╔══

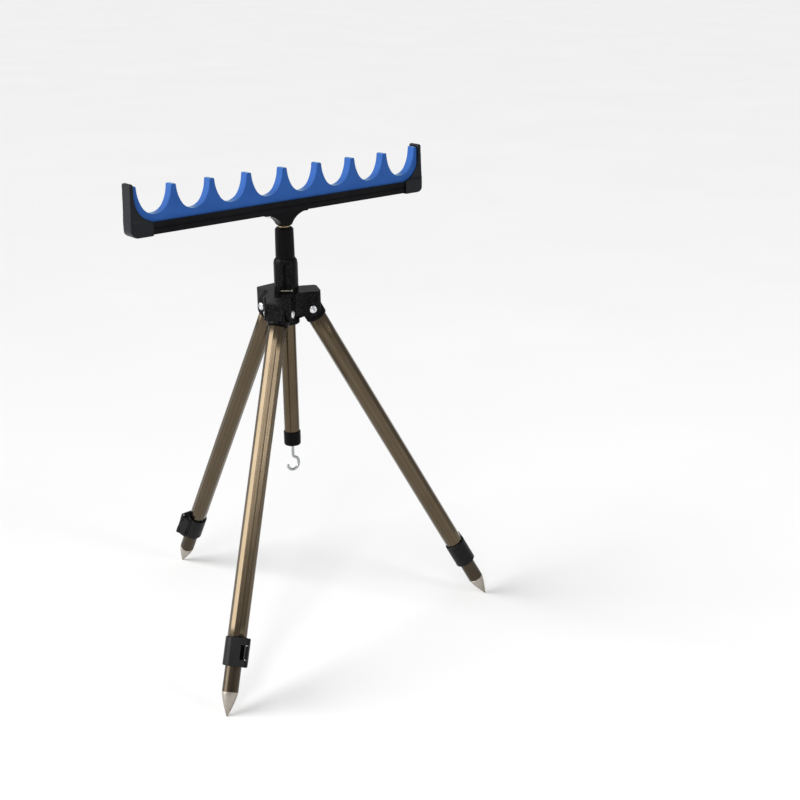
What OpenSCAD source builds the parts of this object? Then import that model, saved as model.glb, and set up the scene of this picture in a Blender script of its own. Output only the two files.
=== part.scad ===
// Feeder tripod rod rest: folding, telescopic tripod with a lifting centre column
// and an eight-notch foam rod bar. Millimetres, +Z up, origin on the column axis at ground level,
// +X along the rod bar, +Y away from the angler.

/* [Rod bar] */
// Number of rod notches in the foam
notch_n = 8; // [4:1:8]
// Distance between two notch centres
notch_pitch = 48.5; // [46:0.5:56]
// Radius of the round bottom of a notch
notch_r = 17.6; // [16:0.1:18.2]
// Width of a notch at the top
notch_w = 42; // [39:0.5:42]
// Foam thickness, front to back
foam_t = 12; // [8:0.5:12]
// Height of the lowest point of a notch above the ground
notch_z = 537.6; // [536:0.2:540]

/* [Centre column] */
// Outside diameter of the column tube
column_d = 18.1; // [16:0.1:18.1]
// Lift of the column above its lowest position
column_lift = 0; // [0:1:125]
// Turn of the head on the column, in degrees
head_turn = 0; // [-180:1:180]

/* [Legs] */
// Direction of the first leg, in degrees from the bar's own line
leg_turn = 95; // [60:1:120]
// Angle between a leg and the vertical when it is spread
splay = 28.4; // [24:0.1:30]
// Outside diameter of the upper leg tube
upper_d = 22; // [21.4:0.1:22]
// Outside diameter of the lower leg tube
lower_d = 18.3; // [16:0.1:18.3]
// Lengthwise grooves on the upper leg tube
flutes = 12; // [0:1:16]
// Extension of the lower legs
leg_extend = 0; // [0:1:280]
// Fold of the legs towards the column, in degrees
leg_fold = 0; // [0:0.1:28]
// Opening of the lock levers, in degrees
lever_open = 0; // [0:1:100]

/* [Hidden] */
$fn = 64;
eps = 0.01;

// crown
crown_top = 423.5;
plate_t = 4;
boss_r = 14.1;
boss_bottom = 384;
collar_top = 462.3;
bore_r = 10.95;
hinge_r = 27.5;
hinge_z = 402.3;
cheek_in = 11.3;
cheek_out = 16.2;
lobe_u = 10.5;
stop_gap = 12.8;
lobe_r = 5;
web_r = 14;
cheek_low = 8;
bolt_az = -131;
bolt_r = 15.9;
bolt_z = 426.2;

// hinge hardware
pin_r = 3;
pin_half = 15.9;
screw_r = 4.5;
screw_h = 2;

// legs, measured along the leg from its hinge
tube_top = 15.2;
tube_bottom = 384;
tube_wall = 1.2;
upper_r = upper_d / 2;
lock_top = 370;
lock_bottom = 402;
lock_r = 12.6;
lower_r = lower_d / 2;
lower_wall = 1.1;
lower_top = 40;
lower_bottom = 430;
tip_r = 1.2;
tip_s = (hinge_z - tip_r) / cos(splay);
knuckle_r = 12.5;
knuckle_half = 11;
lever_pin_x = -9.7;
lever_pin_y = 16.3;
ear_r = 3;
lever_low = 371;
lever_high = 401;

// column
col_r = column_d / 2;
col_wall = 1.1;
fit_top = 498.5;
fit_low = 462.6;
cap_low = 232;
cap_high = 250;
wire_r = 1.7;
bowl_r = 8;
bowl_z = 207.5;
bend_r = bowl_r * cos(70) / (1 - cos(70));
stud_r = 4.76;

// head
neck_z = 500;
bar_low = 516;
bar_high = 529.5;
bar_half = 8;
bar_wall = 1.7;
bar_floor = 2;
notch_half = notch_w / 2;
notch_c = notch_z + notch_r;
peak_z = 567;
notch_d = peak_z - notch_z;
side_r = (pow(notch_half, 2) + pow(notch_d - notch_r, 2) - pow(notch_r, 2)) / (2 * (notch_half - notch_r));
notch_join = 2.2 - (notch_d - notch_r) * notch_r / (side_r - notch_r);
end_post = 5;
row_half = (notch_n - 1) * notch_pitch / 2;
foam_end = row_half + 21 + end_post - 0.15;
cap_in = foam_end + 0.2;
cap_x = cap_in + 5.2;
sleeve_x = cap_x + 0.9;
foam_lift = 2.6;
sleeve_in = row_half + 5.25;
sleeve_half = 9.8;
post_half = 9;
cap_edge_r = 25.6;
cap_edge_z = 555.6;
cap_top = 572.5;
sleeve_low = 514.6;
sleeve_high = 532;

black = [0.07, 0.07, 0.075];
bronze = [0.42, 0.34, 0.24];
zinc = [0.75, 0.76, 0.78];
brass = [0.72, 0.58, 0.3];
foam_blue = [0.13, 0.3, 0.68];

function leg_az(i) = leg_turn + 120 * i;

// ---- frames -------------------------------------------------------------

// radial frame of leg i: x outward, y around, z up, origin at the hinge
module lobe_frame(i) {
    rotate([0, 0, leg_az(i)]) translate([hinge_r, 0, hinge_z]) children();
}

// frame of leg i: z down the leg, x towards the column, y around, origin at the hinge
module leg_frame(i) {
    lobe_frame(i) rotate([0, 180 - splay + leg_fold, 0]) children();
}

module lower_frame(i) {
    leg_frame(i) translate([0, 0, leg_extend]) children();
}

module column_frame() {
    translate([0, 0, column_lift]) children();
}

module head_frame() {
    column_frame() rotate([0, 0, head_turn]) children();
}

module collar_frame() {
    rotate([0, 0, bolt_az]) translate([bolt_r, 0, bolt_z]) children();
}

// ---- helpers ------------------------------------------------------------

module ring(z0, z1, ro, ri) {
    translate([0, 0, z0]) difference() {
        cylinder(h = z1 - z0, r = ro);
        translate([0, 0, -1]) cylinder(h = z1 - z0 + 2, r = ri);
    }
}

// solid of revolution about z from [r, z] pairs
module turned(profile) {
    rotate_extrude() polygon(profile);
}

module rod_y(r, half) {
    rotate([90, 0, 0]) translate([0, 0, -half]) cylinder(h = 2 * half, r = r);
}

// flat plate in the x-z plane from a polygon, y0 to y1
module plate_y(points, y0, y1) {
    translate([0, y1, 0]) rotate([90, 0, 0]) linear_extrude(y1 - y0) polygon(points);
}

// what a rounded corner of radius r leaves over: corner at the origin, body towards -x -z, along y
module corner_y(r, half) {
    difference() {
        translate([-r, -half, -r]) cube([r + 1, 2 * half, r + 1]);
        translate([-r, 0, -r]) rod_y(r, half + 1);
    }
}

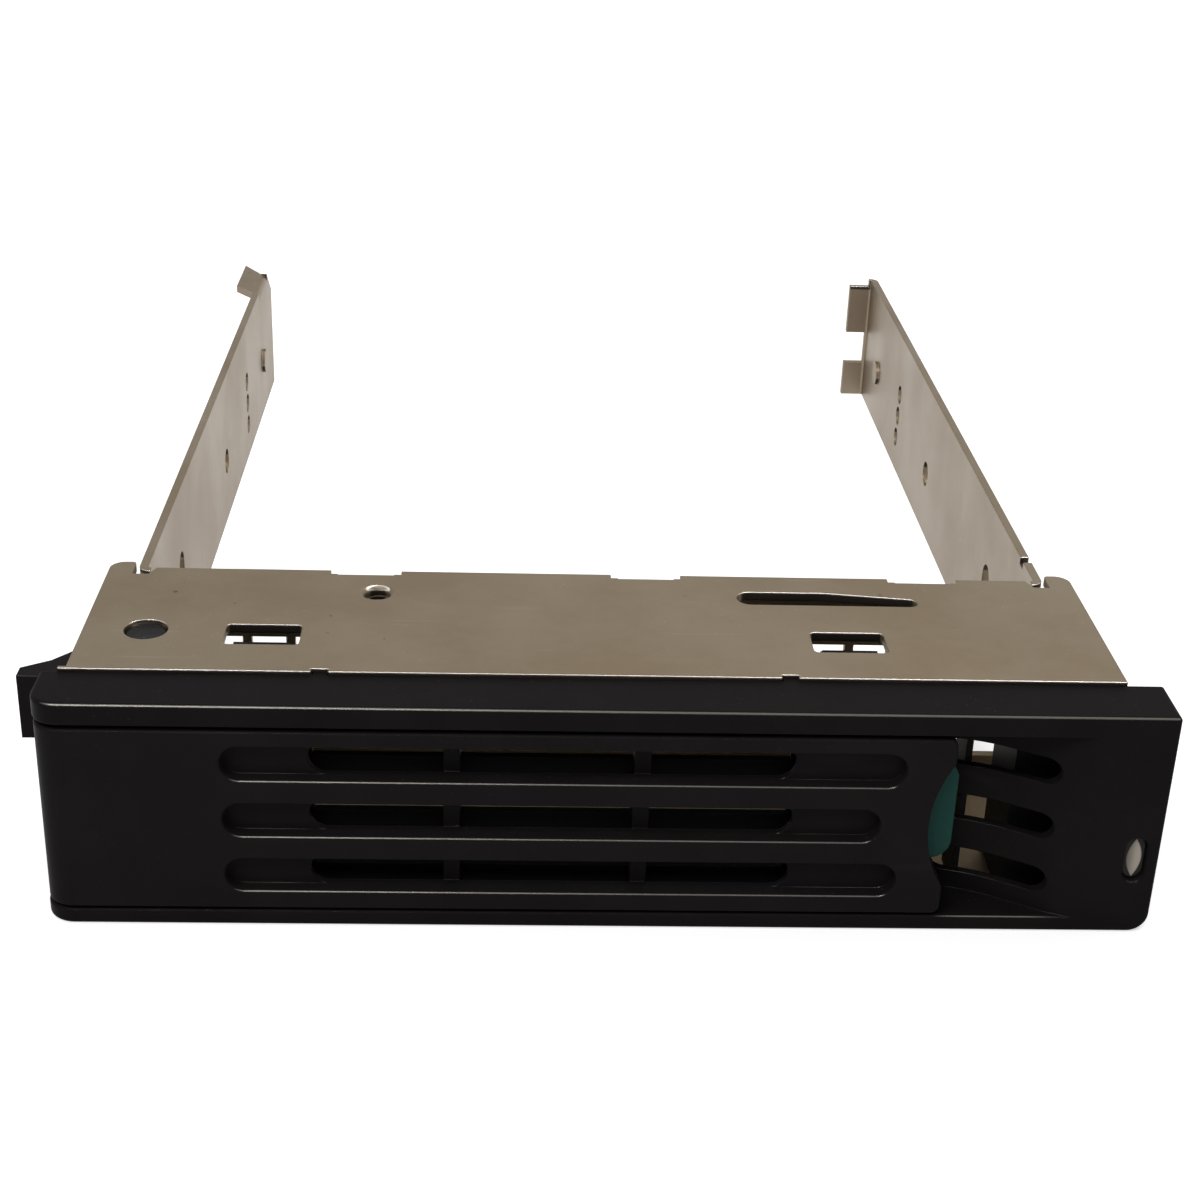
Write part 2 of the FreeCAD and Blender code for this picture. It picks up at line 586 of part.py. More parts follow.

╚══

◆ Job: Copy each record from above without leaving any out.

◆ Task solution:
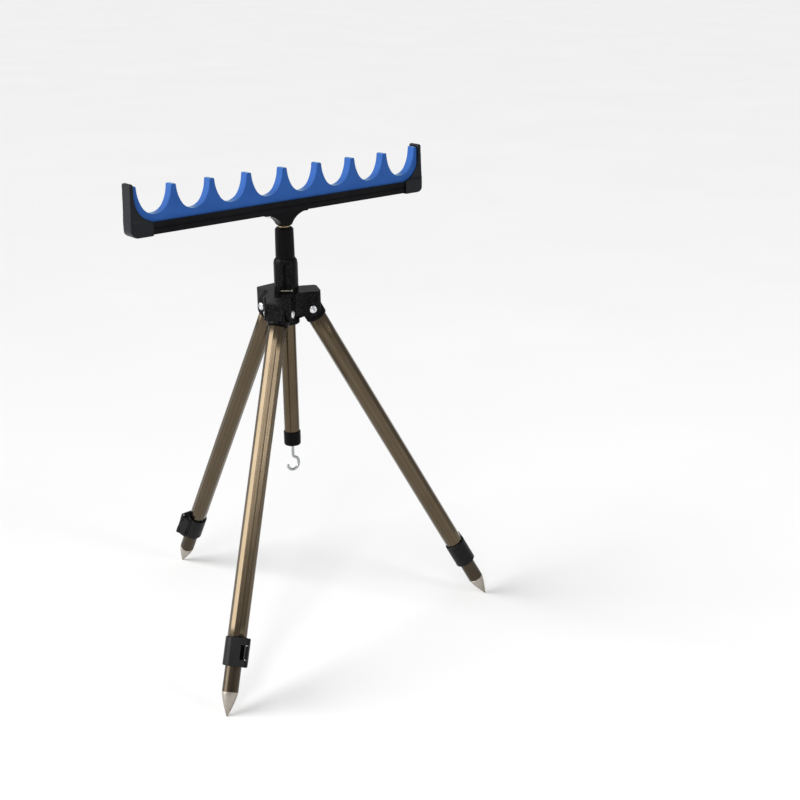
What OpenSCAD source builds the parts of this object? Then import that model, saved as model.glb, and set up the scene of this picture in a Blender script of its own. Output only the two files.
=== part.scad ===
// Feeder tripod rod rest: folding, telescopic tripod with a lifting centre column
// and an eight-notch foam rod bar. Millimetres, +Z up, origin on the column axis at ground level,
// +X along the rod bar, +Y away from the angler.

/* [Rod bar] */
// Number of rod notches in the foam
notch_n = 8; // [4:1:8]
// Distance between two notch centres
notch_pitch = 48.5; // [46:0.5:56]
// Radius of the round bottom of a notch
notch_r = 17.6; // [16:0.1:18.2]
// Width of a notch at the top
notch_w = 42; // [39:0.5:42]
// Foam thickness, front to back
foam_t = 12; // [8:0.5:12]
// Height of the lowest point of a notch above the ground
notch_z = 537.6; // [536:0.2:540]

/* [Centre column] */
// Outside diameter of the column tube
column_d = 18.1; // [16:0.1:18.1]
// Lift of the column above its lowest position
column_lift = 0; // [0:1:125]
// Turn of the head on the column, in degrees
head_turn = 0; // [-180:1:180]

/* [Legs] */
// Direction of the first leg, in degrees from the bar's own line
leg_turn = 95; // [60:1:120]
// Angle between a leg and the vertical when it is spread
splay = 28.4; // [24:0.1:30]
// Outside diameter of the upper leg tube
upper_d = 22; // [21.4:0.1:22]
// Outside diameter of the lower leg tube
lower_d = 18.3; // [16:0.1:18.3]
// Lengthwise grooves on the upper leg tube
flutes = 12; // [0:1:16]
// Extension of the lower legs
leg_extend = 0; // [0:1:280]
// Fold of the legs towards the column, in degrees
leg_fold = 0; // [0:0.1:28]
// Opening of the lock levers, in degrees
lever_open = 0; // [0:1:100]

/* [Hidden] */
$fn = 64;
eps = 0.01;

// crown
crown_top = 423.5;
plate_t = 4;
boss_r = 14.1;
boss_bottom = 384;
collar_top = 462.3;
bore_r = 10.95;
hinge_r = 27.5;
hinge_z = 402.3;
cheek_in = 11.3;
cheek_out = 16.2;
lobe_u = 10.5;
stop_gap = 12.8;
lobe_r = 5;
web_r = 14;
cheek_low = 8;
bolt_az = -131;
bolt_r = 15.9;
bolt_z = 426.2;

// hinge hardware
pin_r = 3;
pin_half = 15.9;
screw_r = 4.5;
screw_h = 2;

// legs, measured along the leg from its hinge
tube_top = 15.2;
tube_bottom = 384;
tube_wall = 1.2;
upper_r = upper_d / 2;
lock_top = 370;
lock_bottom = 402;
lock_r = 12.6;
lower_r = lower_d / 2;
lower_wall = 1.1;
lower_top = 40;
lower_bottom = 430;
tip_r = 1.2;
tip_s = (hinge_z - tip_r) / cos(splay);
knuckle_r = 12.5;
knuckle_half = 11;
lever_pin_x = -9.7;
lever_pin_y = 16.3;
ear_r = 3;
lever_low = 371;
lever_high = 401;

// column
col_r = column_d / 2;
col_wall = 1.1;
fit_top = 498.5;
fit_low = 462.6;
cap_low = 232;
cap_high = 250;
wire_r = 1.7;
bowl_r = 8;
bowl_z = 207.5;
bend_r = bowl_r * cos(70) / (1 - cos(70));
stud_r = 4.76;

// head
neck_z = 500;
bar_low = 516;
bar_high = 529.5;
bar_half = 8;
bar_wall = 1.7;
bar_floor = 2;
notch_half = notch_w / 2;
notch_c = notch_z + notch_r;
peak_z = 567;
notch_d = peak_z - notch_z;
side_r = (pow(notch_half, 2) + pow(notch_d - notch_r, 2) - pow(notch_r, 2)) / (2 * (notch_half - notch_r));
notch_join = 2.2 - (notch_d - notch_r) * notch_r / (side_r - notch_r);
end_post = 5;
row_half = (notch_n - 1) * notch_pitch / 2;
foam_end = row_half + 21 + end_post - 0.15;
cap_in = foam_end + 0.2;
cap_x = cap_in + 5.2;
sleeve_x = cap_x + 0.9;
foam_lift = 2.6;
sleeve_in = row_half + 5.25;
sleeve_half = 9.8;
post_half = 9;
cap_edge_r = 25.6;
cap_edge_z = 555.6;
cap_top = 572.5;
sleeve_low = 514.6;
sleeve_high = 532;

black = [0.07, 0.07, 0.075];
bronze = [0.42, 0.34, 0.24];
zinc = [0.75, 0.76, 0.78];
brass = [0.72, 0.58, 0.3];
foam_blue = [0.13, 0.3, 0.68];

function leg_az(i) = leg_turn + 120 * i;

// ---- frames -------------------------------------------------------------

// radial frame of leg i: x outward, y around, z up, origin at the hinge
module lobe_frame(i) {
    rotate([0, 0, leg_az(i)]) translate([hinge_r, 0, hinge_z]) children();
}

// frame of leg i: z down the leg, x towards the column, y around, origin at the hinge
module leg_frame(i) {
    lobe_frame(i) rotate([0, 180 - splay + leg_fold, 0]) children();
}

module lower_frame(i) {
    leg_frame(i) translate([0, 0, leg_extend]) children();
}

module column_frame() {
    translate([0, 0, column_lift]) children();
}

module head_frame() {
    column_frame() rotate([0, 0, head_turn]) children();
}

module collar_frame() {
    rotate([0, 0, bolt_az]) translate([bolt_r, 0, bolt_z]) children();
}

// ---- helpers ------------------------------------------------------------

module ring(z0, z1, ro, ri) {
    translate([0, 0, z0]) difference() {
        cylinder(h = z1 - z0, r = ro);
        translate([0, 0, -1]) cylinder(h = z1 - z0 + 2, r = ri);
    }
}

// solid of revolution about z from [r, z] pairs
module turned(profile) {
    rotate_extrude() polygon(profile);
}

module rod_y(r, half) {
    rotate([90, 0, 0]) translate([0, 0, -half]) cylinder(h = 2 * half, r = r);
}

// flat plate in the x-z plane from a polygon, y0 to y1
module plate_y(points, y0, y1) {
    translate([0, y1, 0]) rotate([90, 0, 0]) linear_extrude(y1 - y0) polygon(points);
}

// what a rounded corner of radius r leaves over: corner at the origin, body towards -x -z, along y
module corner_y(r, half) {
    difference() {
        translate([-r, -half, -r]) cube([r + 1, 2 * half, r + 1]);
        translate([-r, 0, -r]) rod_y(r, half + 1);
    }
}

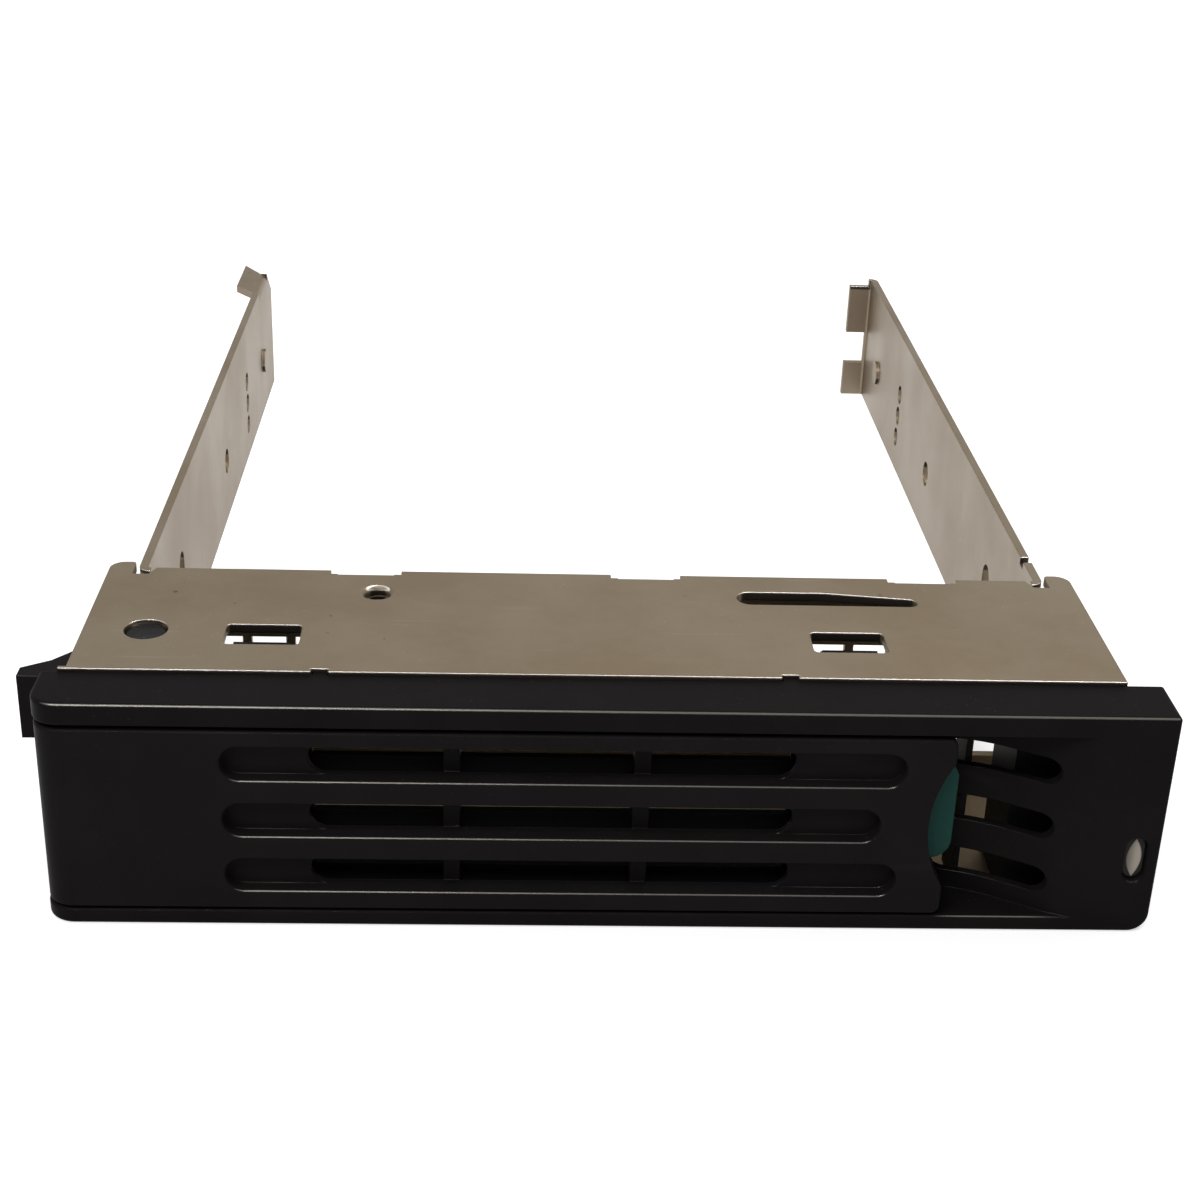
Write part 2 of the FreeCAD and Blender code for this picture. It picks up at line 586 of part.py. More parts follow.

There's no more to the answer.